SELECT * FROM hive_sensor_log;

 id | location | reading |    reading_date     
----+----------+---------+---------------------
  1 | place    |      82 | 2016-06-17 08:15:31
  2 | stuff    |      22 | 2016-06-17 08:18:31

Well then, that was quite an adventure. In the end, we got something that worked, though the amount of hoops we had to jump through was a little disconcerting. It shouldn’t have to be this way.

On a personal note, this was actually the easy part. Hadoop is a truculent beast, and other elements in the stack—of which there are many—just make it more ridiculous. Hive itself is probably one of the most janky things I’ve ever encountered. Postgres has libpq, so why isn’t there an equivalent for Hive? Is it a protocol or not? Why do I need to install a freaking one-off Facebook library to access my Hadoop install with a SQL interface?

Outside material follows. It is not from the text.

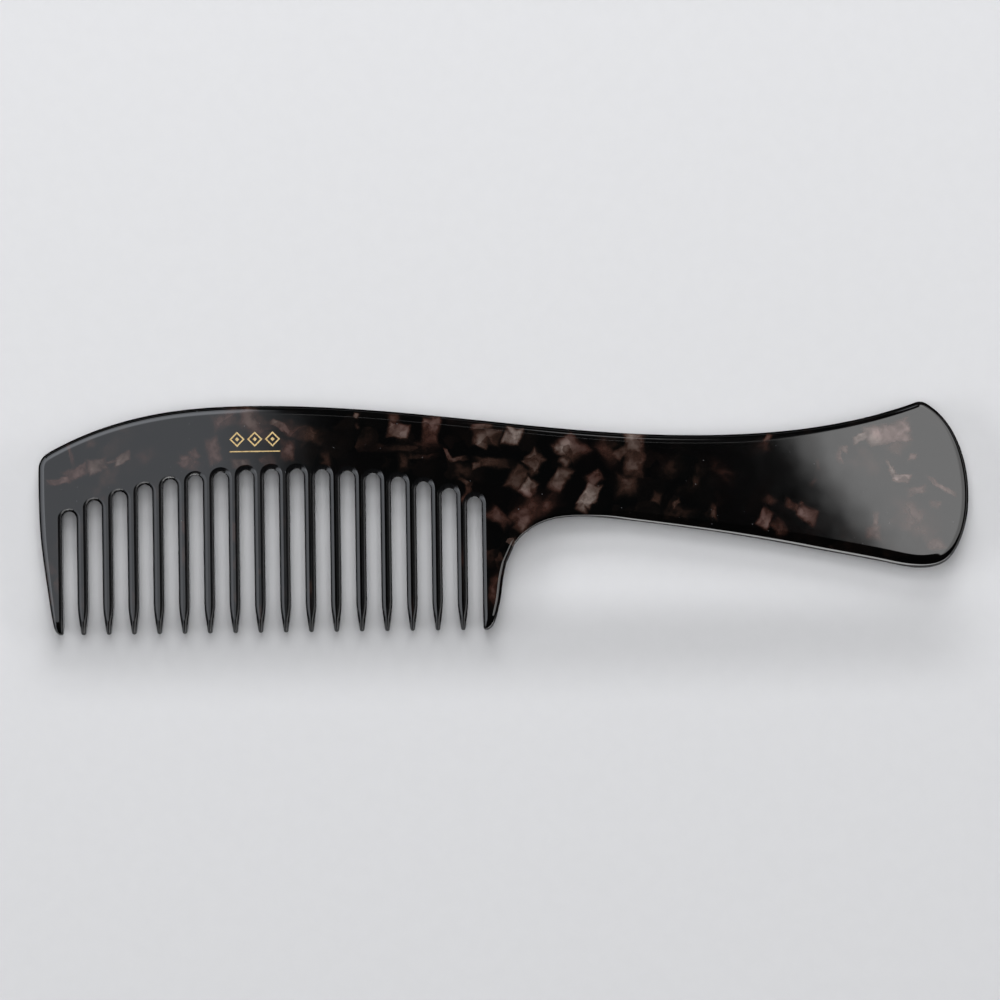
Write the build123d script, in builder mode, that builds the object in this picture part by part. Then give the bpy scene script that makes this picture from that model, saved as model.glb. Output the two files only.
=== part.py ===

Worse, I needed to follow multiple incomplete tutorials online to get Hive working at all. Beyond simply installing it, it must be started with SASL disabled for hdfs_fdw. But doing that means it defaults to Kerberos authentication. If that isn’t set up, commands need to run as the user that launched Hive, since users are mapped from the operating system. To get that to work, I had to modify several more XML files. I feel like I’d need to read at least three books on this subject before even trying to approach this with any amount of confidence.

Then Hive crashed with an OOM error after the query output above. It turns out I could select data to my heart’s content, but following an insert through Hive (which took almost 20 seconds per row), there were ceaseless problems. Pulling data after an insert always caused it to go into an infinite uncaught OOM exception crash loop that required kill -9 to stop. When all of my work for this article was complete, I shut it all down and backed away slowly, lest it rend me to dripping gobbets because I pressed the wrong key in its presence.

Postgres, despite its versatility, just works. It can be used in more advanced architectures and be leveraged for even more power, but it still functions in its base configuration. After today, I sincerely wish more projects followed that philosophy.